Muhammad Ali Saif, a former adviser to the Khyber Pakhtunkhwa chief minister, told participants of the meeting that Pakistan was currently in a “dysfunctional state” due to extreme political polarization.

“The tension between the PTI and the institutions, particularly the army, at the moment is the most fundamental, the most prominent and the most crucial issue,” Saif noted. 

‘CHANGED FACES’

The summit proposed six specific confidence-building measures. These included lifting an alleged ban on political activities and the appointment of the leaders of opposition in Pakistan’s Senate and National Assembly. 

The joint communique called for the immediate release of women political prisoners, such as Khan’s wife Bushra Bibi and PTI leader Yasmin Rashid, and the withdrawal of cases against supporters of political parties.

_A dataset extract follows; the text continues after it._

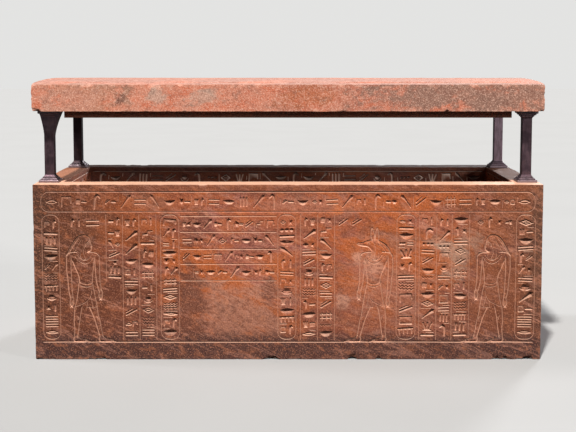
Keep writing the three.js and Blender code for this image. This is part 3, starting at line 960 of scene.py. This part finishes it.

The communiqué also called for an end to media censorship and proposed that the government and opposition should “neither use the Pakistan Armed Forces for their politics nor engage in negative propaganda against them.”

Amir Khan, an overseas Pakistani businessperson, complained that frequent political changes in the country had undermined investors’ confidence.

“I came here with investment ideas, I came to know that faces have changed after a year,” Amir Khan said, referring to the frequent change in government personnel. 

Khan’s party, on the other hand, has been calling for a “meaningful” political dialogue with the government. 

However, it has accused the government of denying PTI members meetings with Khan in the Rawalpindi prison where he remains incarcerated. 

“For dialogue to be meaningful, it is essential that these authorized representatives are allowed regular and unhindered access to Imran Khan so that any engagement accurately reflects his views and PTI’s collective position,” PTI leader Azhar Leghari told Arab News last week.